The Djang'kawu (also spelled Djanggawul or Djan'kawu) are creation ancestors in the mythology of the Yolngu people of Arnhem Land in Australia's Northern Territory. This represents one of the most significant stories in Aboriginal Australian mythology, specifically associated with the Dhuwa moiety.

The Djanggawul/Djang'kawu myth relates to the Dua (Dhuwa) moiety, encompassing approximately one-third of the clans in north-east Arnhem Land. The humans born from the two sisters became ancestors of the Rirratjingu clan. According to Milirrpum Marika (1983): "The base, foundation, culture, our Djang'kawu, the base of the Dhuwa moiety only, of the Dhuwa moiety and its various songs."
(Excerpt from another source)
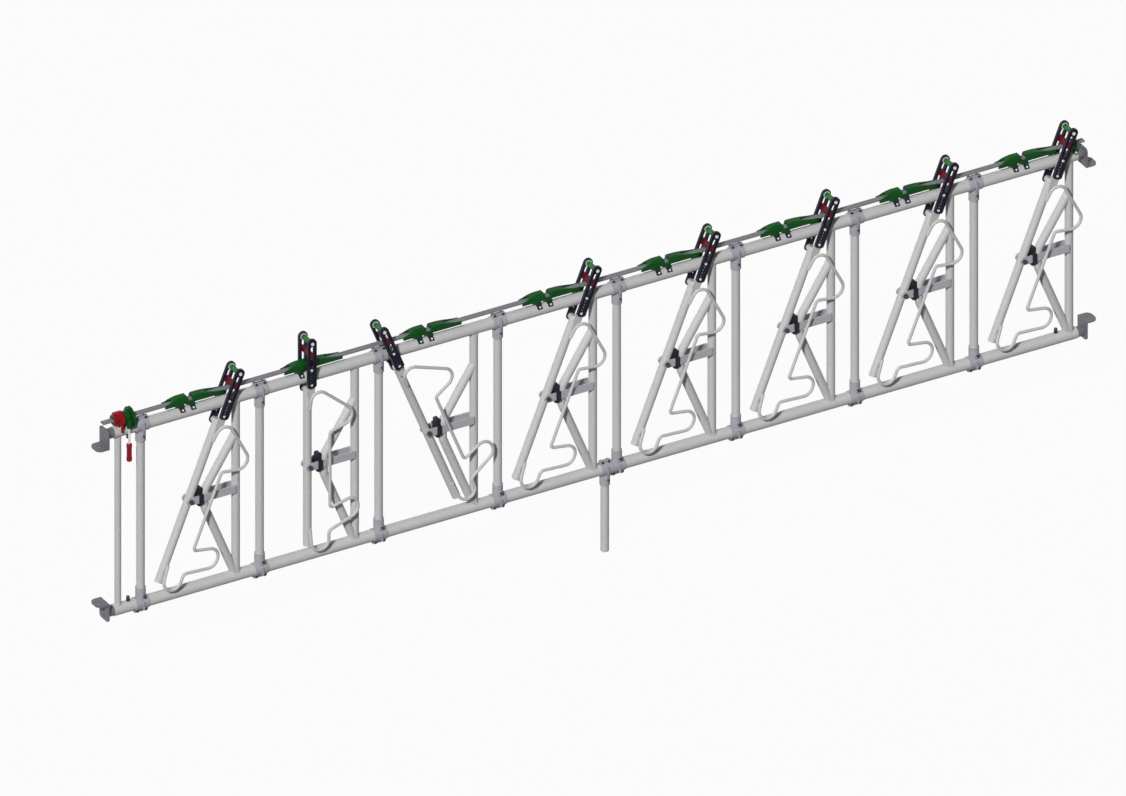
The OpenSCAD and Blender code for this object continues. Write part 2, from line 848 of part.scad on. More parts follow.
// Upright plate round the bar, standing on the top rail
module rail_plate(t, r, bore) {
    difference() {
        union() {
            section(-t / 2, t / 2) {
                circle(r);
                translate([-r, index_low]) square([2 * r, -index_low]);
            }
            saddle(t, min(r, 15), index_low + over);
        }
        along_x(bore, 2 * t);
        translate([0, 0, rail_from_bar]) along_x(rail_r + fit_gap, 2 * t);
        saddle_screw_holes(screw_r + fit_gap);
        saddle_seats();
    }
}

module index_plate() {
    color(green_plastic) translate([index_x + index_t / 2, 0, 0]) at_bar() difference() {
        rail_plate(index_t, index_r, sleeve_r + run_gap);
        for (a = [-60 : 30 : 60]) rotate([a, 0, 0]) translate([0, 0, index_r])
            along_x(4, 2 * index_t);
    }
}

module end_bearing() {
    color(green_plastic) translate([bearing_x + bearing_t / 2, 0, 0]) at_bar()
        rail_plate(bearing_t, bearing_r, cavity_r);
}

module bar_outline(gap = 0) {
    round_rect(-control_w / 2 - gap, -control_t / 2 - gap, control_w / 2 + gap, control_t / 2 + gap,
        control_corner);
}

module control_bar() {
    color(steel) at_bar() difference() {
        section(control_left, control_right) difference() {
            bar_outline();
            for (y = [-groove_y, groove_y]) for (z = [-control_t / 2, control_t / 2])
                translate([y, z]) square([groove_w, 2 * groove_deep], center = true);
        }
        section(control_left - over, control_right + over) square([control_w - 2 * control_wall,
            control_t - 2 * control_wall], center = true);
    }
}

// Round bush pressed on the bar
module bar_bush(l) {
    difference() {
        along_x(bush_out, l);
        section(-l, l) bar_outline(weld_gap);
    }
}

module bar_bushes() {
    color(dark_plastic) at_bar() {
        for (i = [1 : places]) for (x = bush_places) translate([pivot_x(i) + x, 0, 0])
            bar_bush(bush_t);
        translate([bearing_x + bearing_t / 2, 0, 0]) bar_bush(bearing_t + 4);
    }
}

// Sleeve on the bar with the hub and the lever's socket in front of the rail
module lever_hub() {
    color(green_plastic) at_bar() difference() {
        union() {
            translate([sleeve_left, 0, 0]) rotate([0, 90, 0])
                cylinder(r = sleeve_r, h = index_x + index_t + 4 - sleeve_left);
            translate([hub_x, 0, 0]) rotate([0, 90, 0]) cylinder(r = hub_r, h = hub_l);
            translate([hub_x, lever_y, socket_low + socket_r]) cube([hub_l, -lever_y, hub_r
                - socket_low - socket_r - 26]);
            translate([hub_x + hub_l / 2, lever_y, socket_low])
                cylinder(r = socket_r, h = -socket_low + 5);
        }
        section(sleeve_left - over, index_x + 2 * index_t) bar_outline(weld_gap);
        translate([hub_x + hub_l / 2, lever_y, socket_low - over])
            cylinder(r = rod_d / 2 + weld_gap, h = rod_top - socket_low + over);
    }
}

module lever_rod() {
    color(steel) at_bar() translate([hub_x + hub_l / 2, lever_y, grip_top - grip_bore_l])
        cylinder(r = rod_d / 2, h = rod_top - fit_gap - grip_top + grip_bore_l);
}

// Grip turned with a slight waist and round ends
module lever_grip() {
    r = grip_d / 2;
    end_r = 6;
    color(red_plastic) at_bar() translate([hub_x + hub_l / 2, lever_y, grip_top - grip_l])
        difference() {
            rotate_extrude() {
                translate([0, end_r]) square([r - grip_waist, grip_l - 2 * end_r]);
                square([r - end_r, grip_l]);
                for (z = [end_r, grip_l - end_r]) translate([r - end_r, z]) circle(end_r);
                translate([0, end_r]) square([r, grip_l * 0.16]);
                translate([0, grip_l * 0.84 - end_r]) square([r, grip_l * 0.16]);
                for (k = [0.32, 0.44, 0.56, 0.68]) translate([0, grip_l * k - 2]) square([r - 1, 4]);
            }
            translate([0, 0, grip_l - grip_bore_l - fit_gap])
                cylinder(r = rod_d / 2 + weld_gap, h = grip_bore_l + over);
        }
}

// Thumb selector that turns on the hub's sleeve
module selector() {
    color(red_plastic) at_bar() difference() {
        union() {
            translate([sleeve_left, 0, 0]) rotate([0, 90, 0])
                cylinder(r = selector_boss_r, h = selector_boss_l + over);
            translate([selector_x, 0, 0]) rotate([0, 90, 0]) cylinder(r = selector_r, h = selector_l);
            translate([selector_x + 4, pin_y - pin_r, -selector_lug / 2])
                cube([selector_l - 8, -pin_y, selector_lug]);
            translate([selector_x + selector_l / 2, pin_y, pin_low + pin_r])
                cylinder(r = pin_r, h = -pin_low - pin_r);
            translate([selector_x + selector_l / 2, pin_y, pin_low + pin_r]) sphere(pin_r);
        }
        translate([selector_x, 0, 0]) along_x(sleeve_r + run_gap, 4 * selector_l);
        for (a = [30 : 30 : 240]) rotate([a, 0, 0]) translate([selector_x + selector_l / 2, 0,
            selector_r + 3]) along_x(6, 2 * selector_l);
    }
}

// Steel plate in front, which holds a cheek
module fork_plate() {
    difference() {
        flat(-plate_out, -plate_in) stadium(plate_r, boss_z, plate_top);
        for (z = plate_bolts) translate([0, 0, z]) along_y(plate_bolt_r + fit_gap, 3 * plate_out);
    }
}

// Crosswise boss at the stanchion's top, which carries the fork's plates
module fork_boss() {
    translate([0, 0, boss_z]) along_y(boss_r, 2 * plate_in + over);
}

module stanchion(i) {
    color(galvanised) at_stanchion(i) difference() {
        union() {
            translate([0, 0, tube_foot]) cylinder(r = tube_r, h = tube_top - tube_foot);
            fork_boss();
            fork_plate();
            mirror([0, 1, 0]) fork_plate();
            bent_rod(guard_path, guard_bends, guard_r);
        }
        difference() {
            translate([0, 0, tube_foot + cap_t])
                cylinder(r = tube_r - tube_wall, h = tube_top - tube_foot - 2 * cap_t);
            along_y(bush_r, 4 * tube_r);
            fork_boss();
        }
        along_y(bolt_r + run_gap, 4 * tube_r);
        translate([0, 0, tube_foot - over]) cylinder(r = vent_r, h = cap_t + 2 * over);
    }
}

// Outline of a cheek, its round top about the spool
module cheek_outline(inset) {
    r = cheek_r - inset;
    foot = cheek_foot + inset;
    translate([0, spool_z]) circle(r);
    translate([-r, foot + cheek_toe]) square([2 * r, spool_z - foot - cheek_toe]);
    polygon([[-r, foot + cheek_toe + over], [-r, foot + cheek_toe], [cheek_toe - r, foot],
        [r - cheek_toe, foot], [r, foot + cheek_toe], [r, foot + cheek_toe + over]]);
}

// Front cheek: a web with a rim, rungs, windows on its steel plate and the latch's slot
module cheek() {
    difference() {
        union() {
            flat(-cheek_in - cheek_web, -cheek_in) cheek_outline(0);
            flat(-cheek_out, -cheek_in) difference() {
                cheek_outline(0);
                cheek_outline(cheek_rim);
            }
            flat(-cheek_out, -cheek_in) stadium(latch_r + slot_gap + slot_rim, slot_low, slot_high);
            flat(-cheek_out, -cheek_in) translate([0, spool_z]) circle(spool_r);
            for (k = [0 : windows]) flat(-cheek_out + 2, -cheek_in)
                translate([over - cheek_r, window_low + window_pitch * k - rung_t / 2])
                    square([cheek_w - 2 * over, rung_t]);
            for (k = [1 : 3]) flat(-cheek_out + 2, -cheek_in)
                translate([over - cheek_r, slot_low + (slot_high - slot_low) * k / 4 - rung_t / 2])
                    square([cheek_w - 2 * over, rung_t]);
        }
        for (k = [0 : windows - 1]) flat(-2 * cheek_out, 0)
            translate([-window_w / 2, window_low + window_pitch * k + rung_t / 2])
                square([window_w, window_pitch - rung_t]);
        flat(-2 * cheek_out, 0) stadium(latch_r + slot_gap, slot_low, slot_high);
        translate([0, 0, spool_z]) along_y(spool_bolt_r + fit_gap, 4 * cheek_out);
        for (z = plate_bolts) translate([0, 0, z]) along_y(plate_bolt_r + fit_gap, 4 * cheek_out);
    }
}

module fork(i) {
    color(dark_plastic) at_stanchion(i) {
        cheek();
        mirror([0, 1, 0]) cheek();
    }
}

// Spool and washers between the cheeks, their bolt, and the bolts through cheeks and plates
module spool(i) {
    color(green_plastic) at_stanchion(i) {
        translate([0, 0, spool_z]) {
            difference() {
                union() {
                    along_y(spool_r, 2 * (cheek_in - fit_gap));
                    for (side = [-1, 1]) translate([0, side * (cheek_in - fit_gap - washer_t / 2), 0])
                        along_y(washer_r, washer_t);
                }
                along_y(spool_bolt_r + fit_gap, 4 * cheek_in);
            }
            hex_bolt(-cheek_out, 2 * cheek_out + 7, spool_bolt_r, 9, 5);
            hex_nut(cheek_out, spool_bolt_r, 9, 5);
        }
        for (z = plate_bolts) for (side = [0, 1]) mirror([0, side, 0]) translate([0, 0, z])
            hex_bolt(-cheek_in - cheek_web, cheek_in + cheek_web - plate_in, plate_bolt_r,
                plate_head_r, plate_head_h);
    }
}

// Latch at rest on the control bar, free to rise in the slots
module latch(i) {
    color(red_plastic) at_stanchion(i) flat(-latch_out, latch_out)
        stadium(latch_r, latch_low, latch_low + latch_h - 2 * latch_r);
}

top_rail();
bottom_rail();
end_post();
bay_posts();
bay_struts();
pivot_bars();
pivot_bolts();
buffers();
dividers();
tee_clamps();
clamp_bolts();
support_leg();
foot_cap();
set_bolts();
end_top_left();
end_top_right();
end_bottom_left();
end_bottom_right();
lock_housings();
housing_screws();
index_plate();
end_bearing();
control_bar();
bar_bushes();
lever_hub();
lever_rod();
lever_grip();
selector();
for (i = [1 : places]) {
    stanchion(i);
    fork(i);
    spool(i);
    latch(i);
}
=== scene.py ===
# Cattle headlock panel: the finishes, weld beads, floor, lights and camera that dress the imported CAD
# frame. Metres, with the same origin and axes as the frame.
import json
import math

import bmesh
import bpy
from mathutils import Matrix, Vector


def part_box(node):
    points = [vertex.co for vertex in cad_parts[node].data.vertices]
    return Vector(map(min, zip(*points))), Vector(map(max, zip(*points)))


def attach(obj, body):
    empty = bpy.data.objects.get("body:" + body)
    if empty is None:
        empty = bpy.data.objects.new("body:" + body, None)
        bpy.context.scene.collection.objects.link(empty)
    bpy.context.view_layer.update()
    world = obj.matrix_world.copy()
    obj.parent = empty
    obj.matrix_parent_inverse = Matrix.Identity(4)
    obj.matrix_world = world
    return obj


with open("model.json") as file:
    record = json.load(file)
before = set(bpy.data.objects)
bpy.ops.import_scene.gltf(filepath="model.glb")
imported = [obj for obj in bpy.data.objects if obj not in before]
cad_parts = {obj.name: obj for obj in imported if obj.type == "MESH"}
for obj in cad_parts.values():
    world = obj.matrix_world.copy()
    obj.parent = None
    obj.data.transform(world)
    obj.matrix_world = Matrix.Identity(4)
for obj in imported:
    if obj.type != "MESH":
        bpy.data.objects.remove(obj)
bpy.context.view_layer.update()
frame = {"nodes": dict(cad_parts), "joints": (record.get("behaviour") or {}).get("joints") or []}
nodes = frame["nodes"]
print("frame loaded:", len(nodes), "nodes")


# places and sizes that the details need, all read from the frame
def middle(node, axis):
    low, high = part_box(node)
    return (low[axis] + high[axis]) / 2


topRailZ = middle("top_rail", 2)
bottomRailZ = middle("bottom_rail", 2)
railRadius = (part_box("top_rail")[1][2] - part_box("top_rail")[0][2]) / 2
pivots = {j["child"]: Vector(j["pos_m"]) for j in frame["joints"] if j["name"].startswith("swing_")}
places = len(pivots)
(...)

The Djang'kawu consist of three siblings—two females (Bitjiwurrurru and Madalatj) and one male—who created Australia's landscape and populated it with flora and fauna. They journeyed by canoe from the eastern island of Baralku (Burralku) at night, navigating by the Morning Star (Venus) until reaching Yalangbara. The sisters were custodians of ceremonial law and carried digging sticks, feathered headwear, and sacred objects concealed in their baskets and mats.
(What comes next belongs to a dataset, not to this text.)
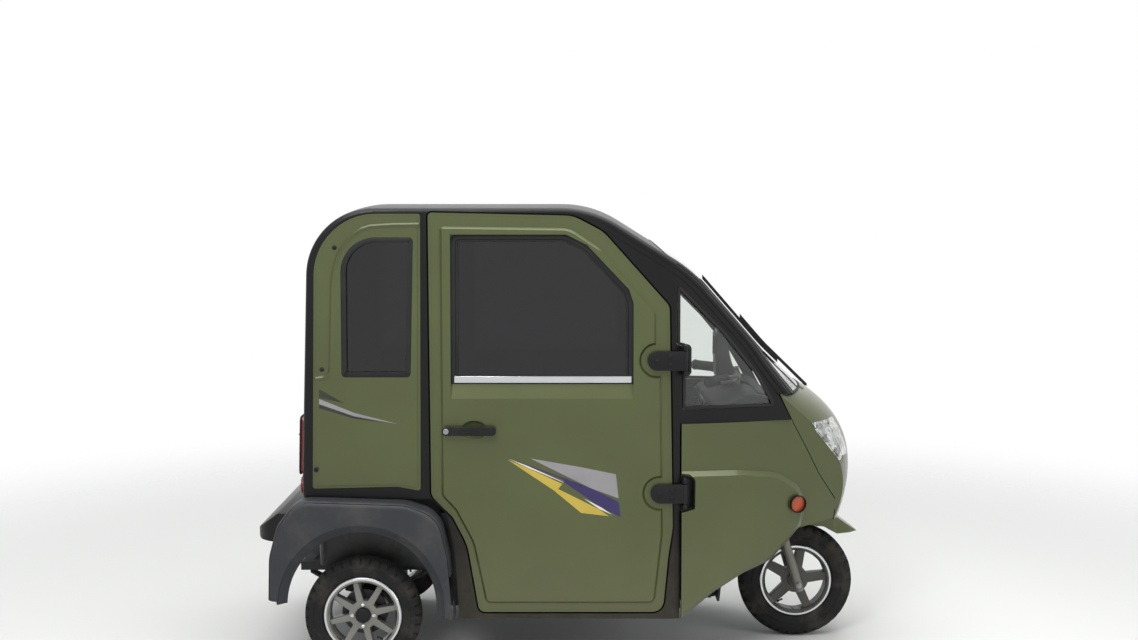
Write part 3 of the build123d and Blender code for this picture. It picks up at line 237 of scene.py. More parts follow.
# Spark-eroded grain of about 1.6 mm: the wings' dark blue-grey polypropylene looks matt and pebbled.
wing_plastic = grained("textured_polypropylene", "#292A2F", 0.56, 1.6, 0.5, dust=0.12, Specular_IOR_Level=0.4)
# Smoother black ABS for bumper, handles and small mouldings.
black_abs = grained("moulded_black_abs", "#101012", 0.36, 0.8, 0.15, Specular_IOR_Level=0.25)
# Soft grey-black dashboard skin with a leather-like grain.
dash_skin = grained("slush_moulded_dashboard", "#1B1C1F", 0.6, 2, 0.5, Specular_IOR_Level=0.35)
# Satin enamel over steel tube and plate, with orange peel of a few millimetres and dry dust.
chassis_enamel = grained("satin_black_enamel", "#161718", 0.45, 3, 0.12, dust=0.25)
# EPDM rubber for seals: matt, a little bloom.
seal_rubber = grained("epdm_seal_rubber", "#0C0C0D", 0.6, 0.7, 0.2, Specular_IOR_Level=0.35)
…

As they traveled, their sacred objects transformed into various landforms. At Yalangbara, they created freshwater wells by thrusting their digging sticks into the sand, after which the sticks metamorphosed into diverse plant species. Their clap sticks (bilma) became rock formations.

At a site called Balma in the high sand dunes, the Djang'kawu sisters gave birth to the first members of the Rirratjingu clan and performed the inaugural ngarra ceremony, which remains one of the region's major ceremonial traditions.

The narrative includes an encounter with Makassans (Bayini) preparing trepang (dharripa) on Wapilina island in Lalawuy Bay, whom the siblings asked to leave their land.

The Djang'kawu continued westward, producing more offspring who became the founders of other Dhuwa moiety clans.